Continuity of the Representations, Warranties and Covenants by the Vendor. The representations, warranties and covenants by the Vendor contained in this Article, or in any certificates or documents delivered pursuant to the provisions of this Agreement or in connection with the transactions contemplated hereby, will be true at and as of the Effective Date. Notwithstanding any investigations or inquiries made by the Purchaser or by the Purchaser’s professional advisors, or the waiver of any condition by the Purchaser, the representations, warranties and covenants of the Vendor contained in this Article shall continue in full force and effect for a period of twelve (12) months from the Effective Date; provided, however, that the Vendor shall not be responsible for the breach of any representation, warranty or covenant of the Vendor contained herein caused by any act or omission of the Purchaser.
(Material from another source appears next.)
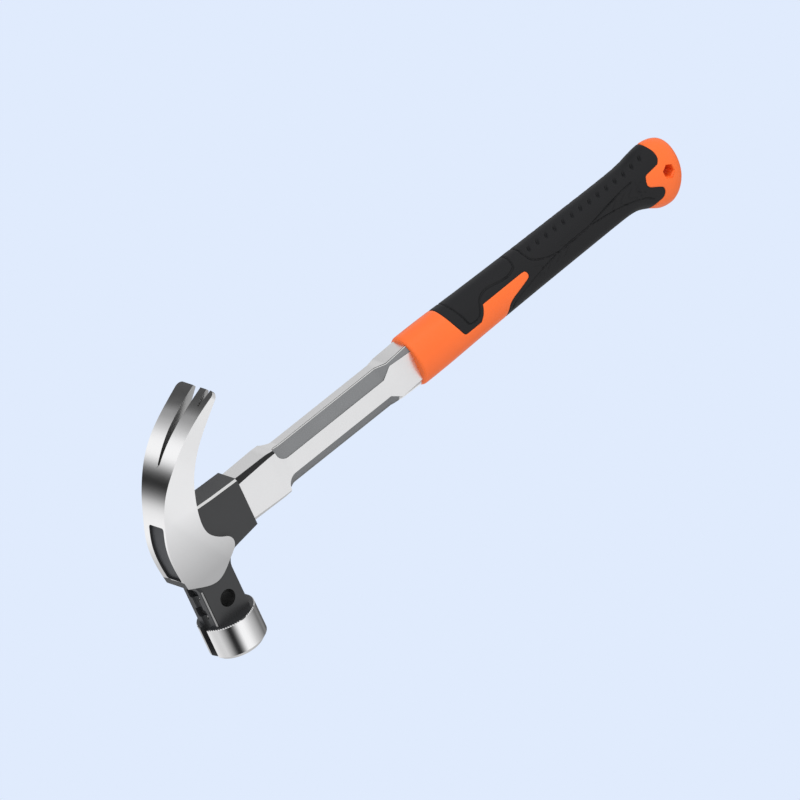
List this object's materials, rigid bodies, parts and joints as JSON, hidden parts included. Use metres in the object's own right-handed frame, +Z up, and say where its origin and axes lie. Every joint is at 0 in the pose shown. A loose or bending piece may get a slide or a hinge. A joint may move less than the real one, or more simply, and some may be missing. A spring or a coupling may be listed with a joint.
{
  "type": "claw hammer",
  "caption": "Curved claw hammer with a forged head, a waisted steel tube handle, a soft cushioned grip with a flared tail, a nail starter on the neck and a hexagonal hang hole.",
  "frame": {"origin": "centre of the bounding box's bottom, with the hammer lying on its side", "axes": "+X along the handle towards the head's top, +Y towards the striking face, +Z up, square to the cheeks"},
  "size_m": [0.3478, 0.1296, 0.0306],
  "materials": {
    "head_steel": "polished claw, satin cheeks, dark painted neck and collar",
    "cover_plastic": "matte dark grey",
    "magnet_metal": "plated",
    "shaft_steel": "satin silver",
    "wedge_steel": "plain",
    "grip_hard": "satin moulded",
    "grip_soft": "matte"
  },
  "bodies": {
    "root": {"hammer_head": "head_steel", "eye_cover": "cover_plastic", "nail_magnets": "magnet_metal", "shaft_tube": "shaft_steel", "tang_wedge": "wedge_steel", "grip_sleeve": "grip_hard", "soft_grip": "grip_soft", "tail_cap": "grip_hard"}
  },
  "joints": []
}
In the event that any of the representations, warranties or covenants of the Vendor are found by a Court of competent jurisdiction to be incorrect and such incorrectness results in any loss or damage sustained, directly or indirectly, by the Purchaser, then the Vendor will pay the amount of such loss or damage to the Purchaser within 30 calendar days of receiving notice of judgment therefor; provided that the Purchaser will not be entitled to make any claim unless the loss or damage suffered may exceed the amount of $10,000.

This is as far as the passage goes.